第一,是通过细化规范和组织制约,提高律师自身的专业素养和规范意识。作为一种专业性极强的职业,职业规范对于律师行业具有重要的意义。但是目前我国相关法律与职业伦理规范对律师庭外的言论限制,仅仅是原则性地强调要“谨慎司法评论,不应发表有损司法公正的言论,不应利用媒体非法干预法官的独立审判”,以及“对在执业活动中知悉的委托人和其他人不愿泄露的情况和信息,应当予以保密”等,缺乏有针对性的细化规定。律师在日常学习、培训中缺乏明确的操作指导,执业过程中就很难形成本能的自律意识,而律师协会也就缺乏相应的判断标准和制裁依据。
为此,有必要在律师执业规范中细化对律师庭外发表言论的规定要求,在条件允许的情况下,甚至可以就律师在庭外发表言论制定专门的职业规范,区别“庭内言论”与“庭外言论”,“审前言论”与“审后言论”,“实体性言论”与“程序性言论”,强调规范的可操作性和责任的可追究性,引导、鼓励律师学会在法庭上维护当事人权益,并掌握与媒体打交道的技巧。
与此同时,还应强调发挥律师协会的组织规范能力。
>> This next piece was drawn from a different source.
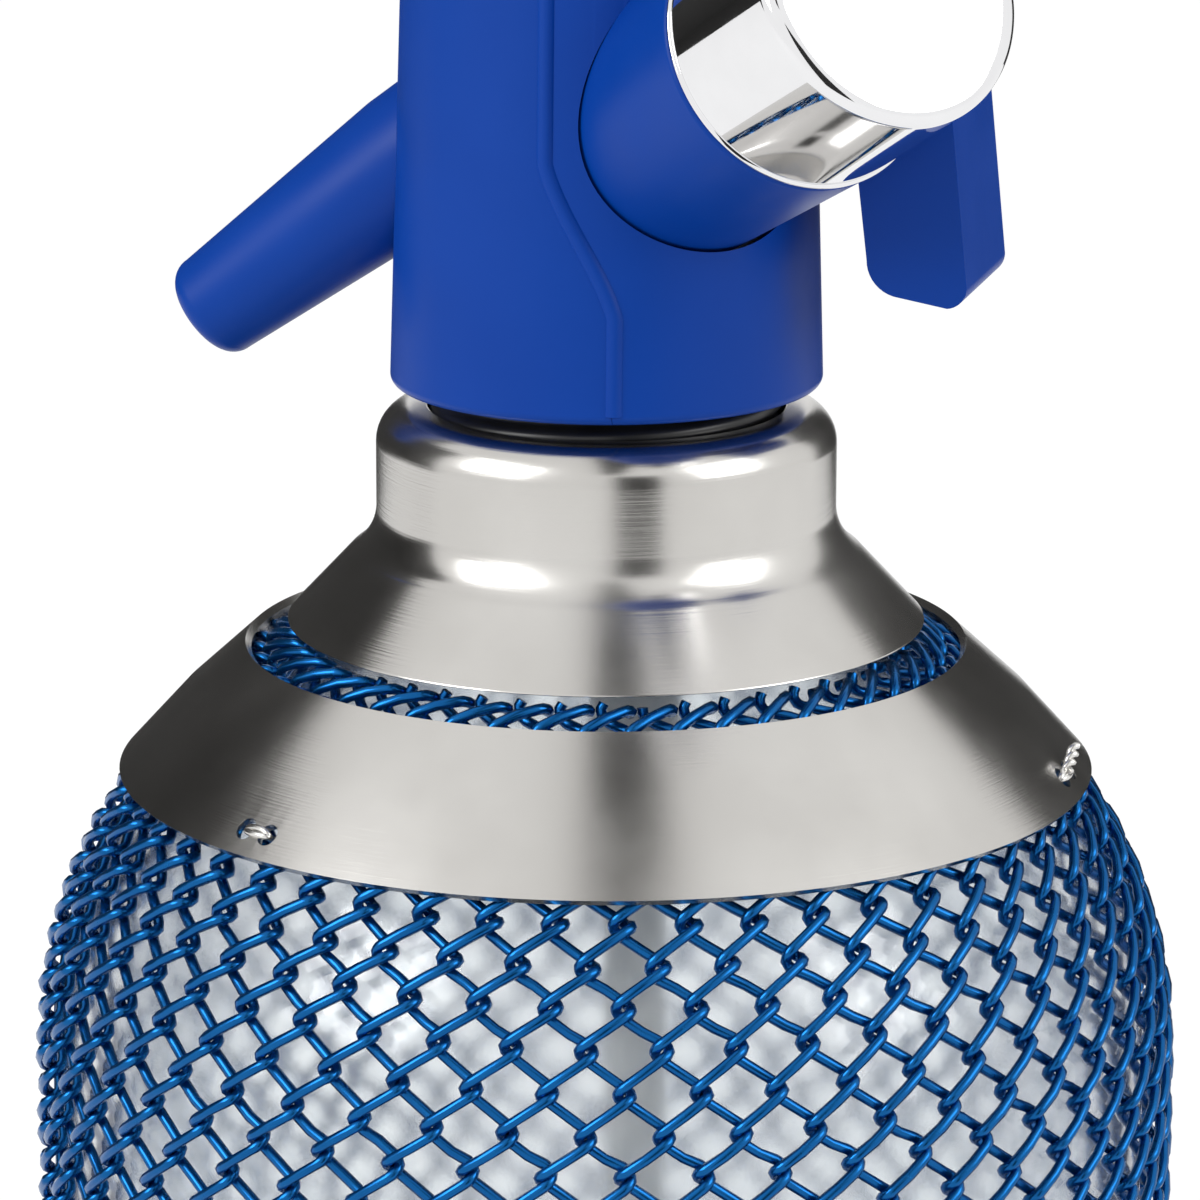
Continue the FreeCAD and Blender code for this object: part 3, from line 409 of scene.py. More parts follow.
# %% Blue, black and white finishes
blue_plastic = finish("satin_blue_plastic", (0.0, 0.040, 0.29), (0.0, 0.047, 0.33), 0.34, 0.44,
                      scale=90, grain=3600, strength=0.12, Specular_IOR_Level=0.16)
blue_wire = finish("anodised_blue_wire", (0.002, 0.082, 0.27), (0.004, 0.125, 0.38), 0.18, 0.3,
                   scale=420, metallic=0.85, grain=5000, strength=0.05)
black_plastic = finish("black_plastic", (0.006, 0.006, 0.007), (0.014, 0.014, 0.015), 0.28, 0.4)
black_rubber = finish("black_rubber", (0.012, 0.012, 0.012), (0.025, 0.025, 0.025), 0.65, 0.85,
                      strength=0.2)
white_plastic = finish("white_tube", (0.62, 0.63, 0.64), (0.74, 0.75, 0.76), 0.35, 0.5)

# %% Metal finishes
brushed_steel = finish("brushed_steel", (0.52, 0.505, 0.48), (0.69, 0.675, 0.65), 0.18, 0.27,
                       scale=60, metallic=1.0, grain=1.0, stretch=(60, 60, 7000),
                       strength=0.3, depth=0.00003)
tie_steel = finish("tie_wire", (0.62, 0.61, 0.58), (0.8, 0.79, 0.77), 0.15, 0.3, metallic=1.0)
chrome = finish("polished_chrome", (0.80, 0.80, 0.81), (0.86, 0.86, 0.87), 0.02, 0.06,
                metallic=1.0, scale=300, strength=0.01)
aluminium = finish("machined_aluminium", (0.6, 0.61, 0.62), (0.74, 0.75, 0.76), 0.3, 0.42,
                   metallic=1.0, stretch=(60, 60, 3000), grain=1.0, strength=0.12)
brass = finish("turned_brass", (0.62, 0.42, 0.16), (0.78, 0.56, 0.26), 0.22, 0.34, metallic=1.0,
               stretch=(60, 60, 3000), grain=1.0, strength=0.12)
spring_steel = finish("spring_steel", (0.45, 0.45, 0.46), (0.6, 0.6, 0.61), 0.25, 0.35,
                      metallic=1.0)
plated_steel = finish("plated_capsule_steel", (0.5, 0.52, 0.54), (0.66, 0.68, 0.7), 0.28, 0.4,
                      metallic=1.0, strength=0.1)

# %% Glass
glass = finish("bottle_glass", (0.93, 0.965, 0.98), (0.97, 0.985, 0.99), 0.09, 0.14, scale=40,
               grain=110, strength=0.16, depth=0.0002, Transmission_Weight=1.0, IOR=1.46)
print("materials:", len(bpy.data.materials))

# %% [markdown]
# The hidden pieces
# Valve, seals, capsule and tubes sit inside the head and the bottle. Their solids already have
# the right shape, so each one only gets the finish of what it is made of.

# %% Finishes for the solids
SLOT_FINISH = {
    "rubber": black_rubber, "glass": glass, "blue_wire": blue_wire,
    "brushed_steel": brushed_steel, "steel_wire": tie_steel, "black_plastic": black_plastic,
    "blue_plastic": blue_plastic, "aluminium": aluminium, "brass": brass, "chrome": chrome,
    "spring_steel": spring_steel, "white_plastic": white_plastic,
    "capsule_steel": plated_steel,
}
for subpart in frame["record"]["subparts"]:
    solid = frame["nodes"][subpart["node"]]
    material = SLOT_FINISH[subpart["material_slot"]]
    if not solid.data.materials:
        solid.data.materials.append(material)
    for index in range(len(solid.data.materials)):
        solid.data.materials[index] = material

# %% [markdown]
# The glass bottle
# The bottle is blown glass with a thick wall. It is turned from one outline with an outer and
# an inner side, so that light bends at both faces as it does in the real wall.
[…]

除了在内部加强职业规范建设和对律师的培训、管理外,对外可以通过签订协议等方式,与法官协会、检察官协会、记者协会等进行合作,在对各自从业人员的权利和义务边界进行明确约定的基础上,建立沟通和责任追究联动机制,形成维护司法公正和社会正义的利益共同体。
第二,要畅通法官与律师的沟通渠道,提供法官限制律师庭外言论的立法依据。限制律师在庭外毫无节制地发表言论,从法官的角度来看,具体可以从以下两个方面着手:(www.xing528.com)
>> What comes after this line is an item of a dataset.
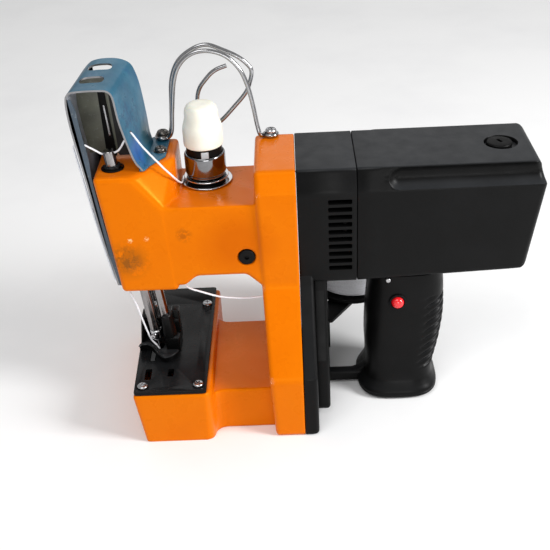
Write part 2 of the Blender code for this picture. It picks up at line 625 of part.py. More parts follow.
def make_tension():
    base = (TENSION_X, TENSION_Y, 0)
    up = (0, 0, 1)
    floor = ARM_TOP_Z + GAP
    add("tension_stud", turned([(0, 160.0), (2.9, 160.0), (2.9, 208.0), (0, 208.0)], base, up, 16), STEEL)
    add("tension_disc_lower", turned([(3.3, floor), (17.0, floor), (17.9, floor + 0.6), (17.6, floor + 1.4),
                                      (14.0, floor + 1.2), (3.3, floor + 1.2)], base, up, 32), CHROME)
    add("tension_disc_upper", turned([(3.3, floor + 3.2), (13.0, floor + 3.2), (15.4, floor + 3.9),
                                      (15.2, floor + 4.7), (12.5, floor + 4.2), (3.3, floor + 4.2)],
                                     base, up, 32), CHROME)
    add("tension_cup", turned([(3.6, 173.6), (13.4, 173.6), (14.0, 174.2), (14.0, 189.6), (13.6, 190.0),
                               (12.4, 190.0), (12.4, 175.4), (3.6, 175.4)], base, up, 32), CHROME)
    turns = 4
    path = []
    for i in range(turns * 8 + 1):
        angle = 2 * math.pi * i / 8
        path.append((TENSION_X + 7.0 * math.cos(angle), TENSION_Y + 7.0 * math.sin(angle),
                     176.8 + 16.6 * i / (turns * 8)))
    wire("tension_spring", path, 0.9, STEEL)
    cap = turned([(3.3, 194.8), (12.6, 194.8), (13.5, 195.8), (13.5, 209.5), (12.4, 212.2), (11.4, 214.0),
                  (11.4, 219.5), (10.2, 222.6), (7.4, 224.3), (0.0, 224.6), (0.0, 210.0), (3.3, 210.0)],
                 base, up, 28)
    add("tension_cap", cap, IVORY)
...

首先是让律师或代理人在庭外不敢乱说。在邓玉娇、药家鑫、李某某等几起案件中,面对代理律师或者其他诉讼代理人在庭外的肆意发言,甚至是明显的违法行为,法官们在处理上往往表现出被动、软弱与不自信的情况。比如在药家鑫案中,面对“激情代理人”张显开审之前多次公开发表谈话质疑司法公正,甚至在庭审上“拉横幅,喊口号”的行为,法院却只是一味好言相劝甚至纵容。事实上,我国关于法院针对妨碍诉讼行为采取强制措施的规定早已有之,包括训诫、责令退出法庭或者予以罚款、拘留等,但至今未发现法庭适用这一措施的案例,原因值得商榷。但可以肯定的是,大胆适用这些规定,应是依法控制律师庭外乱说行为最直接也是最现实的途径。
当然,从长远来看,也可以通过进一步的制度设计为法官们的“硬气”提供立法依据。比如,通过设立“藐视法庭罪”,对于那些在庭外发言影响公平审判,或者将本应不公开审理案件的信息对外公开的律师或者其他诉讼参与人,可以采取强制措施并追究其刑事责任。与此同时,设立“庭外禁言令”制度,法官可在审前的交换证据等环节,与包括律师在内的诉讼参与人就庭外言论口径签订协议,并根据案件进展随时对他们的庭外言论予以“禁止”。
其次是要让律师在庭内充分表达。在很多情况下,律师之所以选择在庭外频繁发言,很大程度上是由其庭内的表达渠道不畅所致:律师缺乏与法官的协调沟通机制,其庭内发言权利得不到保障。为此,有必要从律师与法官良性互动关系的培养与形成出发,构建一套透明、公开、畅通、合法的沟通交流机制。具体可以通过以下几个制度创新构成:建立联席会议制度,构筑常态化的交流平台,促进法官与律师共同探讨、解决阻碍双方良性互动的各种问题;建立法官与律师学术交流和业务研讨制度,统一司法标准;落实公开约见制度,切实解决“见法官难”的问题;建立重大、敏感案件沟通交流制度。对一些社会关注的突发事件和媒体聚焦的事件和案件时,法院应及时与律师协会沟通,交换相互的认识和态度,引导群众合理表达诉求,共同化解矛盾纠纷。此外,还要注意培养律师与法官双方的“法律共同体”理念,比如在裁判文书中,要适当体现律师的代理意见和辩护意见;同时简化对律师的安检措施,设立专门的律师休息室和更衣室,方便律师候庭和更换律师袍等。